The bigger system is you get to see more of the 'procedures' and less of the 'automation' (i.e. cascade deletes). For larger setups - DBA-s usually prefer to deal with that during database maintenance phase. Quite often, records are not allowed to be deleted, through middle-ware application code - but are simply marked as 'deleted' or inactive - and dealt with later on according to database routines and procedures in place in the organization (archived etc.).
And unless you have a very large code base, that's not a huge issue. Also, usually, most of the Db code goes through some DAL layer which can be easily traversed. Or you can also query system tables for all the relationships and 'dependencies' and many routines were written for such a code maintenance (on both sides of the 'fence'). It's not that it's not an 'issue', just nothing much different than normal Db work - and there're worse things than that.
So, I wouldn't lose my sleep over that. There are other issues with around using 'too much' of the referential integrity constraints (performance, maintenance) - but that is often a very controversial issue among DBA-s (and Db professionals in general), so I won't get into that:)
I have an issue I am working with an existing SQL Server 2008 database: I need to occasionally change the primary key value for some existing records in a table. Unfortunately, there are about 30 other tables with foreign key references to this table.
What is the most elegant way to change a primary key and related foreign keys?
I am not in a situation where I can change the existing key structure, so this is not an option. Additionally, as the system is expanded, more tables will be related to this table, so maintainability is very important. I am looking for the most elegant and maintainable solution, and any help is greatly appreciated. I so far have thought about using Stored Procedures or Triggers, but I wanted some advice before heading in the wrong direction.
Thanks!
When you say "I am not in a situation where I can change the existing key structure" are you able to add the ON UPDATE CASCADE option to the foreign keys? That is the easiest way to handle this situation — no programming required.
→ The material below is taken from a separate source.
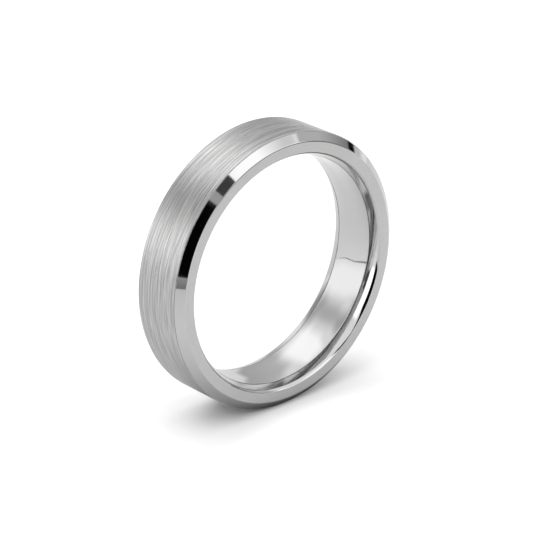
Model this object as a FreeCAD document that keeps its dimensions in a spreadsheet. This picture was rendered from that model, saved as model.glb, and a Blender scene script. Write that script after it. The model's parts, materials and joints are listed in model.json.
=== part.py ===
import FreeCAD, Part
import math
import os
import Sketcher

# A wedding band in four pieces that are pressed together: a polished comfort-fit liner, a brushed centre
# band around it, and a bevelled edge ring on each side. Each edge ring has a spigot that fills the space
# between the liner and the centre band, and a lip that holds the liner's end.
# The bore's axis is Y, the front faces -Y, +Z is up and the origin is the centre of the bore.
# Sizes are in millimetres.

SIZES = [
    ("outer_diameter", 21.55, "across the brushed centre band"),
    ("bore_diameter", 17.58, "across the finger hole"),
    ("band_width", 5.0, "from side face to side face"),
    ("brushed_width", 3.93, "length of the brushed centre band"),
    ("bevel_drop", 0.655, "how far the bevel falls in radius, from the brushed band to the side face"),
    ("side_face_width", 0.80, "flat ring between the bevel and the lip, measured along the radius"),
    ("liner_length", 3.28, "end to end"),
    ("liner_wall", 0.75, "from the bore to the liner's outside"),
    ("land_length", 1.0, "straight part of the bore, between its two rounded ends"),
    ("end_rise", 0.09, "how far the liner's rounded ends open out in radius"),
    ("throat_run", 0.60, "length of the gentle first part of an edge ring's lip"),
    ("throat_rise", 0.23, "how far that part opens out in radius"),
    ("throat_arc", 9.2, "its radius of curvature"),
    ("mouth_arc", 0.61, "radius of curvature of the lip's last part, up to the side face"),
    ("spigot_wall", 0.45, "thickness of an edge ring's spigot"),
    ("spigot_length", 1.0, "how far a spigot reaches into the centre band"),
    ("shoulder_round", 0.03, "rounding of the edges that meet outside, between brushed band and bevel"),
    ("seam_round", 0.06, "rounding of the edges that meet inside, between liner and lip"),
    ("rim_round", 0.16, "rounding between a bevel and its side face"),
    ("mouth_round", 0.05, "rounding between a side face and the lip inside it"),
]

# Radii, as expressions of the sizes.
OUTER = "Sizes.outer_diameter / 2"
BORE = "Sizes.bore_diameter / 2"
SIDE_OUTER = f"{OUTER} - Sizes.bevel_drop"
SIDE_INNER = f"{SIDE_OUTER} - Sizes.side_face_width"
LIP = f"{BORE} + Sizes.end_rise"
BEND = f"{LIP} + Sizes.throat_rise"
LINER_OUTER = f"{BORE} + Sizes.liner_wall"
SPIGOT_OUTER = f"{LINER_OUTER} + Sizes.spigot_wall"

# Distances from the middle of the band, along its axis.
SIDE = "Sizes.band_width / 2"
SHOULDER = "Sizes.brushed_width / 2"
SPIGOT_END = f"{SHOULDER} - Sizes.spigot_length"
LINER_END = "Sizes.liner_length / 2"
LAND_END = "Sizes.land_length / 2"
BEND_PLACE = f"{LINER_END} + Sizes.throat_run"

FRONT = -1
REAR = 1
ROOT_POINT = (-1, 1)
TOLERANCE = 1e-4


def tangent_radius(rise, run):
    """Expression for the radius of an arc that leaves the axial direction and rises over a run."""
    return f"(({rise}) ^ 2 + ({run}) ^ 2) / (2 * ({rise}))"


LINER_ARC = tangent_radius("Sizes.end_rise", f"{LINER_END} - {LAND_END}")
THROAT_ARC = "Sizes.throat_arc"
MOUTH_ARC = "Sizes.mouth_arc"


def make_sheet(doc):
    """The spreadsheet that holds the driving dimensions."""
    sheet = doc.addObject("Spreadsheet::Sheet", "Sizes")
    for row, (alias, value, meaning) in enumerate(SIZES, start=1):
        sheet.set(f"A{row}", meaning)
        sheet.set(f"B{row}", str(value))
        sheet.setAlias(f"B{row}", alias)
    doc.recompute()


def origin_plane(body, role):
    """The body's own origin plane with this role."""
    for feature in body.Origin.OriginFeatures:
        if feature.Role == role:
            return feature
    raise RuntimeError(f"{body.Label} has no {role}")


def inward_arc(start, end, radius):
    """An arc from start to end that bulges towards the bore's axis."""
    chord = end - start
    half = chord.Length / 2
    sagitta = radius - math.sqrt(radius ** 2 - half ** 2)
    normal = FreeCAD.Vector(-chord.y, chord.x, 0).normalize()
    if normal.x > 0:
        normal = normal.negative()
    crown = (start + end) / 2 + normal * sagitta
    return Part.Arc(start, crown, end)


def end_at(sketch, index, place):
    """Which end of a line or arc lies at a place: 1 or 2."""
    if sketch.getPoint(index, 1).distanceToPoint(place) < TOLERANCE:
        return 1
    return 2


def bind(sketch, constraint, expression):
    """Add a constraint whose size follows an expression."""
    index = sketch.addConstraint(constraint)
    sketch.setExpression(f"Constraints[{index}]", expression)


def draw_outline(sketch, corners):
    """Draw a closed outline and tie it to the sheet.

    Each corner is (radius, place along the axis) or (radius, place, arc radius), all expressions. The
    third one makes the side that starts at that corner an inward arc instead of a line.
    """
    points = [
        FreeCAD.Vector(sketch.evalExpression(corner[0]), sketch.evalExpression(corner[1]), 0)
        for corner in corners
    ]
    count = len(corners)
    for index, corner in enumerate(corners):
        start = points[index]
        end = points[(index + 1) % count]
        if len(corner) == 3:
            sketch.addGeometry(inward_arc(start, end, sketch.evalExpression(corner[2])))
        else:
            sketch.addGeometry(Part.LineSegment(start, end))
    for index, corner in enumerate(corners):
        following = (index + 1) % count
        here = (index, end_at(sketch, index, points[index]))
        last = (index, end_at(sketch, index, points[following]))
        first = (following, end_at(sketch, following, points[following]))
        sketch.addConstraint(Sketcher.Constraint("Coincident", *last, *first))
        bind(sketch, Sketcher.Constraint("DistanceX", *ROOT_POINT, *here, points[index].x), corner[0])
        bind(sketch, Sketcher.Constraint("DistanceY", *ROOT_POINT, *here, points[index].y), corner[1])
        if len(corner) == 3:
            bind(sketch, Sketcher.Constraint("Radius", index, sketch.Geometry[index].Radius), corner[2])


def turned_body(doc, name, corners):
    """A body turned about the Y axis from an outline."""
    body = doc.addObject("PartDesign::Body", name)
    body.Label = name
    sketch = body.newObject("Sketcher::SketchObject", f"{name}_outline")
    sketch.AttachmentSupport = (origin_plane(body, "XY_Plane"), [""])
    sketch.MapMode = "FlatFace"
    draw_outline(sketch, corners)
    turning = body.newObject("PartDesign::Revolution", f"{name}_turning")
    turning.Profile = sketch
    turning.ReferenceAxis = (sketch, ["V_Axis"])
    turning.Angle = 360
    doc.recompute()
    return body


def round_edges(doc, body, name, size, circles):
    """Round the circular edges of a body that lie at each (radius, place along the axis)."""
    base = body.Tip
    wanted = [(base.evalExpression(radius), base.evalExpression(place)) for radius, place in circles]
    edges = []
    for number, edge in enumerate(base.Shape.Edges, start=1):
        if not isinstance(edge.Curve, Part.Circle):
            continue
        for radius, place in wanted:
            near = abs(edge.Curve.Radius - radius) < TOLERANCE
            level = abs(edge.Curve.Center.y - place) < TOLERANCE
            if near and level:
                edges.append(f"Edge{number}")
    if len(edges) != len(wanted):
        raise RuntimeError(f"{name}: found {len(edges)} of {len(wanted)} edges")
    rounding = body.newObject("PartDesign::Fillet", name)
    rounding.Base = (base, edges)
    rounding.setExpression("Radius", size)
    doc.recompute()


def signed(side, place):
    """The place at this distance from the middle, on the front or the rear side."""
    return f"{side} * ({place})"


def make_comfort_liner(doc):
    """The polished inner sleeve: a straight land with a rounded opening at each end."""
    corners = [
        (LINER_OUTER, signed(FRONT, LINER_END)),
        (LINER_OUTER, signed(REAR, LINER_END)),
        (LIP, signed(REAR, LINER_END), LINER_ARC),
        (BORE, signed(REAR, LAND_END)),
        (BORE, signed(FRONT, LAND_END), LINER_ARC),
        (LIP, signed(FRONT, LINER_END)),
    ]
    body = turned_body(doc, "comfort_liner", corners)
    ends = [(LIP, signed(side, LINER_END)) for side in (FRONT, REAR)]
    round_edges(doc, body, "comfort_liner_seams", "Sizes.seam_round", ends)
    return body


def make_centre_band(doc):
    """The brushed outer sleeve, counterbored at both ends for the spigots of the edge rings."""
    corners = [
        (OUTER, signed(FRONT, SHOULDER)),
        (OUTER, signed(REAR, SHOULDER)),
        (SPIGOT_OUTER, signed(REAR, SHOULDER)),
        (SPIGOT_OUTER, signed(REAR, SPIGOT_END)),
        (LINER_OUTER, signed(REAR, SPIGOT_END)),
        (LINER_OUTER, signed(FRONT, SPIGOT_END)),
        (SPIGOT_OUTER, signed(FRONT, SPIGOT_END)),
        (SPIGOT_OUTER, signed(FRONT, SHOULDER)),
    ]
    body = turned_body(doc, "brushed_centre_band", corners)
    shoulders = [(OUTER, signed(side, SHOULDER)) for side in (FRONT, REAR)]
    round_edges(doc, body, "brushed_centre_band_shoulders", "Sizes.shoulder_round", shoulders)
    return body


def make_edge_ring(doc, name, side):
    """A bevelled edge ring with its flat side face, its lip and its spigot."""
    corners = [
        (OUTER, signed(side, SHOULDER)),
        (SIDE_OUTER, signed(side, SIDE)),
        (SIDE_INNER, signed(side, SIDE), MOUTH_ARC),
        (BEND, signed(side, BEND_PLACE), THROAT_ARC),
        (LIP, signed(side, LINER_END)),
        (LINER_OUTER, signed(side, LINER_END)),
        (LINER_OUTER, signed(side, SPIGOT_END)),
        (SPIGOT_OUTER, signed(side, SPIGOT_END)),
        (SPIGOT_OUTER, signed(side, SHOULDER)),
    ]
    body = turned_body(doc, name, corners)
    round_edges(doc, body, f"{name}_seam", "Sizes.seam_round", [(LIP, signed(side, LINER_END))])
    round_edges(doc, body, f"{name}_shoulder", "Sizes.shoulder_round", [(OUTER, signed(side, SHOULDER))])
    round_edges(doc, body, f"{name}_rim", "Sizes.rim_round", [(SIDE_OUTER, signed(side, SIDE))])
    round_edges(doc, body, f"{name}_mouth", "Sizes.mouth_round", [(SIDE_INNER, signed(side, SIDE))])
    return body


def check(doc, bodies):
    """Stop if any feature failed or any sub-part isn't one valid solid."""
    for feature in doc.Objects:
        if "Invalid" in feature.State or "Error" in feature.State:
            raise RuntimeError(f"{feature.Label} failed: {feature.State}")
    for body in bodies:
        shape = body.Shape
        if shape.isNull() or not shape.isValid() or len(shape.Solids) != 1:
            raise RuntimeError(f"{body.Label} isn't one valid solid")


def export(bodies):
    """Write each sub-part to its own STEP file."""
    os.makedirs("parts", exist_ok=True)
    for body in bodies:
        body.Shape.exportStep(f"parts/{body.Label}.step")
        print(f"{body.Label}: {body.Shape.Volume:.2f} cubic mm")


def main():
    doc = FreeCAD.newDocument("wedding_band")
    make_sheet(doc)
    bodies = [
        make_comfort_liner(doc),
        make_centre_band(doc),
        make_edge_ring(doc, "front_edge_ring", FRONT),
        make_edge_ring(doc, "rear_edge_ring", REAR),
    ]
    doc.recompute()
    check(doc, bodies)
    export(bodies)


main()
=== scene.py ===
"""Looks for the wedding band: lathed meshes, brushed, satin and mirror metal, and a soft studio.

The bore's axis is Y and the front of the band faces -Y. Lengths are in metres.
"""

import json
import math
from collections import namedtuple

import bpy
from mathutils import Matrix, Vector


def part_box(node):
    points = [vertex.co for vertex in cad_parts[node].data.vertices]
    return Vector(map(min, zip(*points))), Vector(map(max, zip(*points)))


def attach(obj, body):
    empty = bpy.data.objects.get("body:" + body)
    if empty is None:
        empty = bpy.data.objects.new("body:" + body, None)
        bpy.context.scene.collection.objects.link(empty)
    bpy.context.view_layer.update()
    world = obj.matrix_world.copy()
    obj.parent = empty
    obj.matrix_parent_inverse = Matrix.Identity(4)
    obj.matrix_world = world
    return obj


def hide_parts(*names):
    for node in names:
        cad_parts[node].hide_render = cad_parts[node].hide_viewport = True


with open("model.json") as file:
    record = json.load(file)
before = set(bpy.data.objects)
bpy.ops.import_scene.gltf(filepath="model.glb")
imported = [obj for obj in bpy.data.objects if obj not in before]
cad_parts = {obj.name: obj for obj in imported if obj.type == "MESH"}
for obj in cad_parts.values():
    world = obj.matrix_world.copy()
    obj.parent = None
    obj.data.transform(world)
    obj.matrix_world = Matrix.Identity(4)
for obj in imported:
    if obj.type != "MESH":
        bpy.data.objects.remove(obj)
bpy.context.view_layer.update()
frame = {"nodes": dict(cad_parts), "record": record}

MM = 0.001
TURN = 2 * math.pi

# Sizes that the band's outlines need beside those read from the frame.
BEVEL_DROP = 0.655 * MM
SIDE_FACE_WIDTH = 0.80 * MM
END_RISE = 0.09 * MM
THROAT_RUN = 0.60 * MM
THROAT_RISE = 0.23 * MM
THROAT_ARC = 9.2 * MM
MOUTH_ARC = 0.61 * MM
SHOULDER_ROUND = 0.03 * MM
SEAM_ROUND = 0.06 * MM
RIM_ROUND = 0.16 * MM
MOUTH_ROUND = 0.05 * MM
TOLERANCE = 0.001 * MM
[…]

As Larry said, On Update Cascade will work, however, it can cause major problems in a production database and most dbas are not too thrilled with letting you use it. For instance, suppose you have a customer who changes his company name (and that is the PK) and there are two million related records in various tables. On UPDATE Cascade will do all the updates in one transaction which could lock up your major tables for several hours. This is one reason why it is a very bad idea to have a PK that will need to be changed. A trigger would be just as bad and if incorrectly written, it could be much worse.
If you do the changes in a stored proc you can put each part in a separate transaction, so at least you aren't locking everything up. You can also update records in batches so that if you have a million records to update in a table, you can do them in smaller batches which will will run faster and have fewer locks. The best way to do this is to create a new record in the primary table with the new PK and then move the old records to the new one in batches and then delete the old record once all related records are moved. If you do this sort of thing, it is best to have audit tables so you can easily revert the data if there is a problem since you will want to do this in multiple transactions to avoid locking the whole database. Now this is harder to maintain, you have to remember to add to the proc when you add an FK (but you would have to remember to do on UPDATE CASCADE as well). On the other hand if it breaks due to a problem with a new FK, it is an easy fix, you know right what the problems is and can easily put a change to prod relatively quickly.
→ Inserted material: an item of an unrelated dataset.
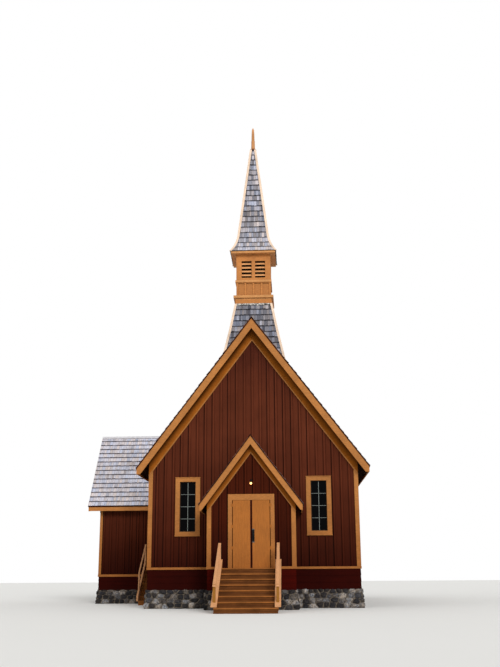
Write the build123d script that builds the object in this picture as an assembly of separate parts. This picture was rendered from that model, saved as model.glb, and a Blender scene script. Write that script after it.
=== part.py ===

There are no easy solutions to this problem because the basic problem is poor design. You'll have to look over the pros and cons of all solutions (I would throw out the trigger idea as Cascade Update will perform better and be less subject to bugs) and decide what works best in your case. Remember data integrity and performance are critical to enterprise databases and may be more important than maintainability (heresy, I know).
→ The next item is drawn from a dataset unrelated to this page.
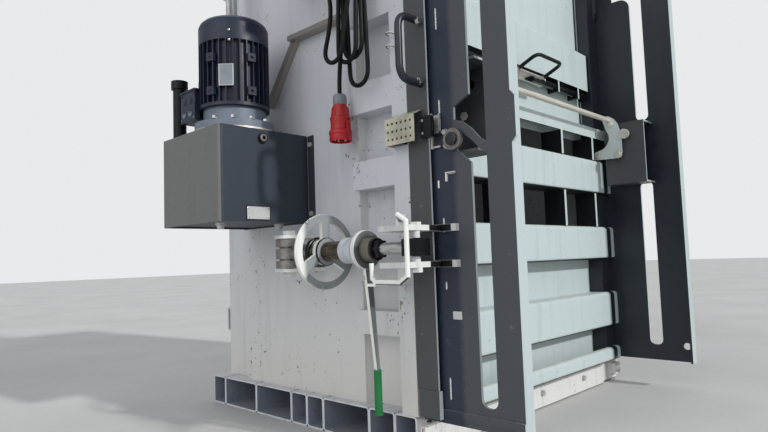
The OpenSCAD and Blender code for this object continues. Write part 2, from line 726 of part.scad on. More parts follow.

If you have to update your primary key regularly then something is wrong there. :)
I think the simplest way to do it is add another column and make it the primary key. This would allow you to change the values easily and also related the foreign keys. Besides, I do not understand why you cannot change the existing key structure.
But, as you pointed in the question (and Larry Lustig commented) you cannot change the existing structure. But, I am afraid if it is a column which requires frequent updates then use of triggers could affect the performance adversely. And, you also say that as the system expands, more tables will be related to this table so maintainability is very important. But, a quick fix now will only worsen the problem.
This question already has answers here:
Closed 13 years ago.
Possible Duplicate:
What to do when I want to use database constraints but only mark as deleted instead of deleting?
Is it more appropriate to set some kind of "IsDeleted" flag in a heavily used database to simply mark records for deletion (and then delete them later), or should they be deleted directly?
I like the IsDeleted flag approach because it gives an easy option to restore data in case something went terribly wrong, and I could even provide some kind of "Undo" function to the user. The data I'm dealing with is fairly important.
I don't like IsDeleted because it really messes with data retrieval queries, as I'd have to filter by the state of the IsDeleted flag in addition to the regular query. Queries use no more than one index so I'd also assume that this would slow down things tremendously unless I create composite indexes.
So, what is more appropriate? Is there a better "middle way" to get the benefits of both, and what are you using & why?
As a rule of thumb I never delete any data. The type of business I am in there are always questions suchas 'Of the customers that cancelled how many of them had a widget of size 4' If I had deleted the customer how could I get it. Or more likely if had deleted a widget of size 4 from the widget table this would cause a problem with referential integrity. An 'Active' bit flag seems to work for me and with indexing there is no big performance hit.
I would be driven by business requirements. If the client expects you to restore deleted data instantly and undeleting data is part of business logic and/or use cases then isDeleted flag makes sense.
Otherwise, by leaving deleted data in the database, you address problems that are more suitable to be addressed by database backups and maintenance procedures.
The mechanism for doing this has been discussed several times before.
Question 771197
Question 68323
My personal favourite, a deleted_at column is documented in Question 771197
The answer is, it depends on the scenario.
Does it requires undo-delete?
what is the frequency of user doing that?
how many records will it result into over time?
If it is required, you can create tables with identical structure with name _DELETED suffix.
Customers__DELETED.
I think you should also consider what happens if there is a conflict when you Undelete the record and some other user has entered the record with similar content.
I have learnt that deleting the data rarely makes sense, as there's always some reporting that needs the data or more often some one deletes by mistake and needs it back. Personally I move all "deleted" items to an archive version of the database. This is then backed up separetly and reports can use it. The main DB Size is kept lean and restoring the data is not too much of an issue.
But like others have said, it depends on your business requirements and scale / size of DB. An archived / deleted field may be enough.